A source close to the Attorney General’s Office, speaking on condition of anonymity, reiterated that the registry “is not open and accessible to the general public”, but only by ‘designated persons’ acting on a request from law enforcement and overseas regulatory authorities.
They added that the registry would not be abused for “fishing expeditions”, with all searches based on specific requests and facts. “There will be, to the extent humanly possible, no possibility of anyone accessing the server to do fishing expedition searches,” the source said.
However, Tribune Business was told that the Bahamian financial services industry and its clients were caught off-guard by the Bill’s tabling in Parliament yesterday, as there had been no prior disclosure of – or consultation on – its contents.

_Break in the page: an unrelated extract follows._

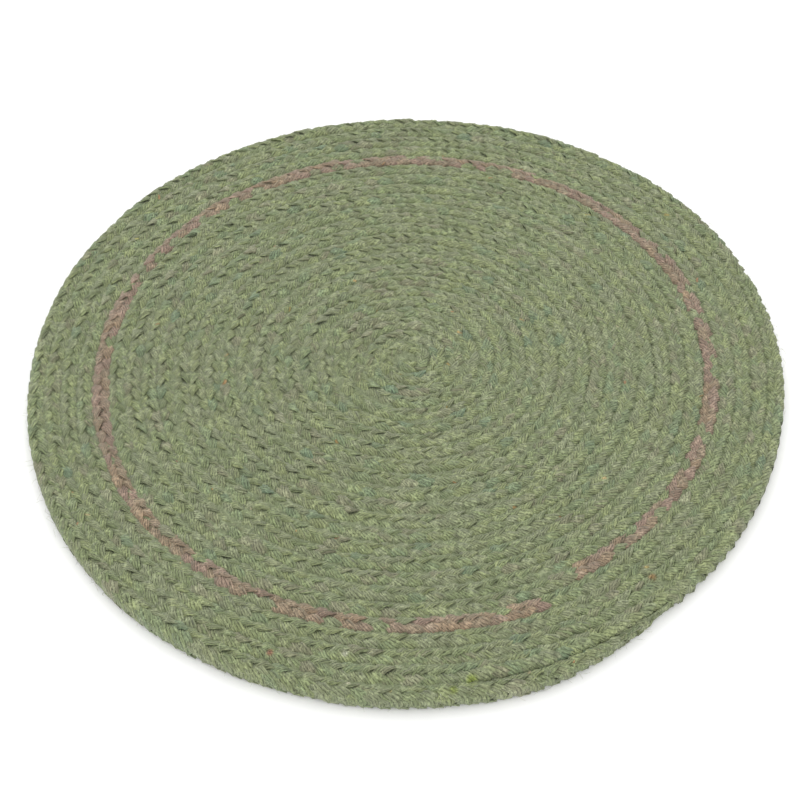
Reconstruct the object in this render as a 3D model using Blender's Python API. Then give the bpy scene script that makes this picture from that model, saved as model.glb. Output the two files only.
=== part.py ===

Ryan Pinder, the former financial services minister, told Tribune Business that he had “never seen a copy of the legislation prior to its tabling, which is a bit unorthodox”.
He and other attorneys at the Graham, Thompson & Company law firm were taking “a long, hard look at it to see what it presents”, with ‘news already having travelled fast’ and being picked up by clients.
Disclosing that data protection concerns were high on client agendas, Mr Pinder said the absence of prior disclosure and consultation had left attorneys and the wider financial services industry unable to properly advise them.
“These are the type of questions clients are already asking, and without consultation and detailed review prior to the Bill’s release we are unable to give the intelligent answers they’re looking for,” he told Tribune Business.
“This is very delicate and sensitive information, and certainly extremely sensitive in this era of data protection and leaks. That’s a very important element of this, and clients are most concerned about data leaks.”
Financial services is based on confidentiality, a concept that the Bahamas previously exploited to the max. However, the registry and legislation to create it are further evidence of the transparent world the Bahamas now competes in.
Mr Pinder said different jurisdictions had taken different approaches, with the BVI placing its central ownership registry “in the cloud”, but Cayman not connecting it to either the cloud or Internet to make hacking even more difficult.
Mr Turnquest yesterday said it was “not accurate” to suggest there was little to no consultation on the Register of Beneficial Ownership Bill, adding that this had been under the purview of the Attorney General’s Office.
But Mr Pinder said: “There was no indication to industry as far as I’m concerned, and I work closely in these matters, that this Bill was even drafted. There was no notice, no consultation.”
He added that the Register of Beneficial Ownership Bill should not have been “bundled” with the Multinational Entities Financial Reporting Bill, which was also tabled in Parliament yesterday.
Mr Pinder said they dealt with “important but separate” issues for the financial services industry, with the first focused on transparency and the latter on dealing with the OECD’s Base Erosion and Profit Shifting (BEPS) initiative.